* **REQUEST**
Identify all lines in the data containing the string "object". Copy them out.

* **DATA LISTING**
▼

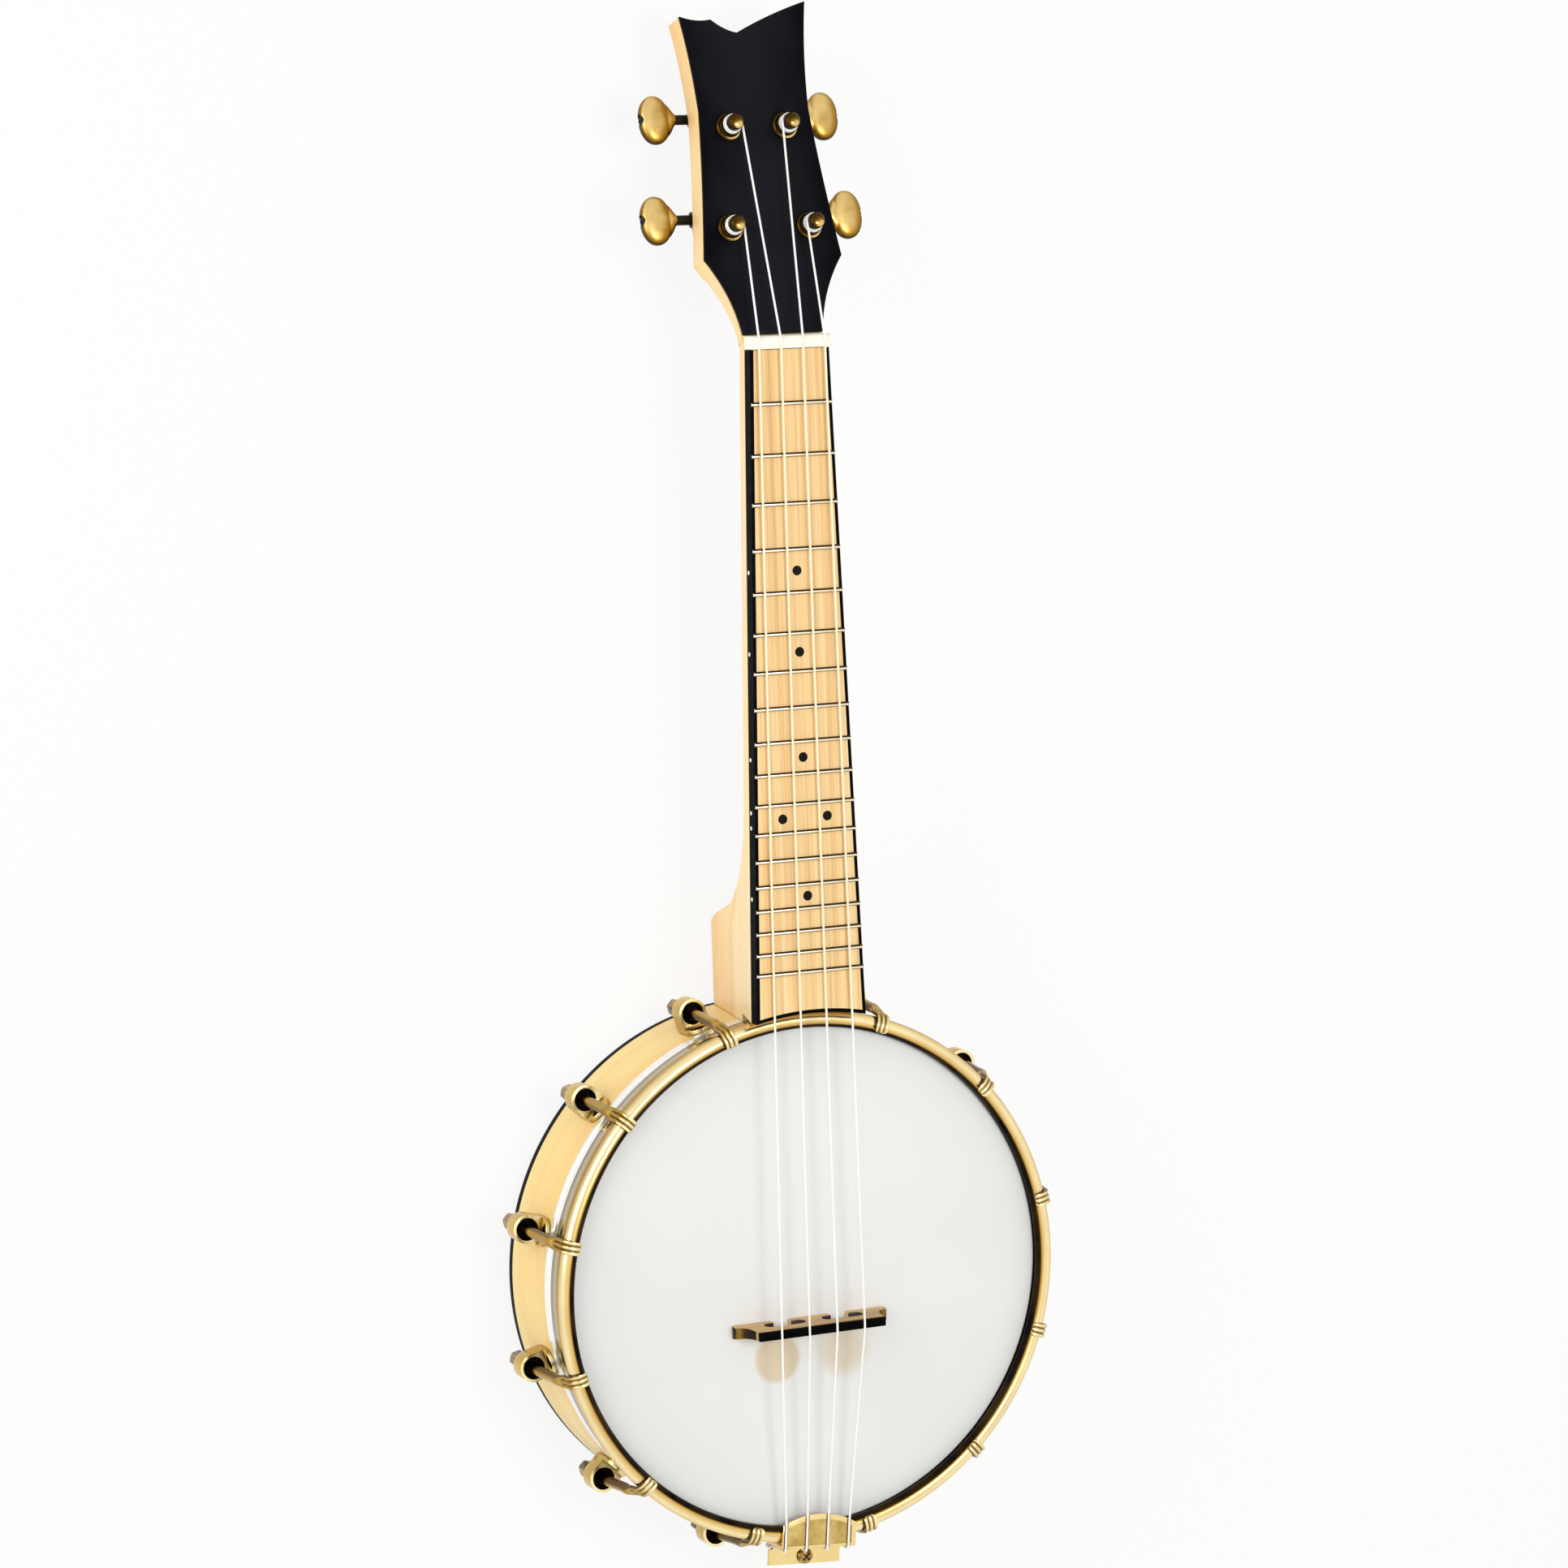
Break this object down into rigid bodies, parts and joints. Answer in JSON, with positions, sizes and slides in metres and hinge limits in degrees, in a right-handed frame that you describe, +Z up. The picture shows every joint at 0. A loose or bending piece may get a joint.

▲
▼

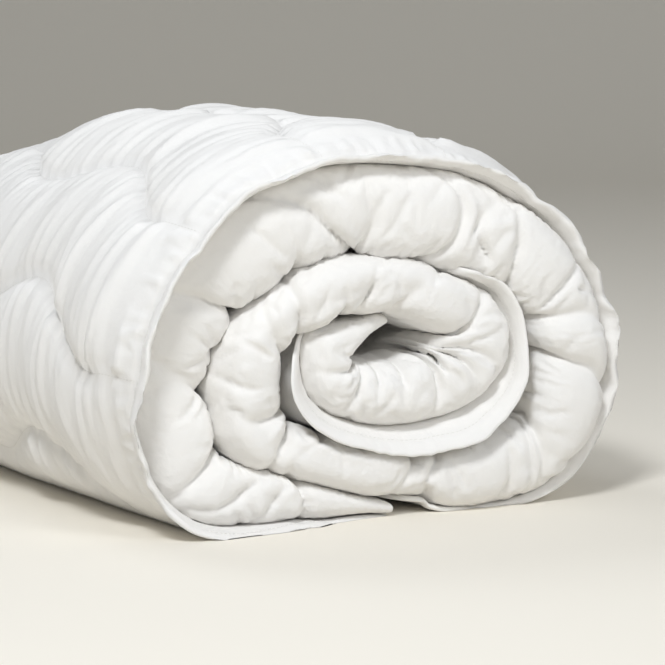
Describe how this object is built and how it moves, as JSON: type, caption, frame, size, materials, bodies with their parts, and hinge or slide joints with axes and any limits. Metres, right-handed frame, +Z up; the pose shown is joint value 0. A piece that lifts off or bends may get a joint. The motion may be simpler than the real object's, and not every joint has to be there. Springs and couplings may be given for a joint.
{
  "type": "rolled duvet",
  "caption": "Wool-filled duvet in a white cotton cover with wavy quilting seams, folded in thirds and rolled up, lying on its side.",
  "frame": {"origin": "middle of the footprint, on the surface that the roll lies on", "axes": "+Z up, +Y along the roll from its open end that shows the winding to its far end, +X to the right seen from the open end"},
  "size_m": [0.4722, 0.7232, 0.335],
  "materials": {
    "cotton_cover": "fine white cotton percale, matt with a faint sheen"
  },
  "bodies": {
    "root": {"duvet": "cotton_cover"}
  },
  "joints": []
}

▲

* **OUTPUT**
Break this object down into rigid bodies, parts and joints. Answer in JSON, with positions, sizes and slides in metres and hinge limits in degrees, in a right-handed frame that you describe, +Z up. The picture shows every joint at 0. A loose or bending piece may get a joint.
Describe how this object is built and how it moves, as JSON: type, caption, frame, size, materials, bodies with their parts, and hinge or slide joints with axes and any limits. Metres, right-handed frame, +Z up; the pose shown is joint value 0. A piece that lifts off or bends may get a joint. The motion may be simpler than the real object's, and not every joint has to be there. Springs and couplings may be given for a joint.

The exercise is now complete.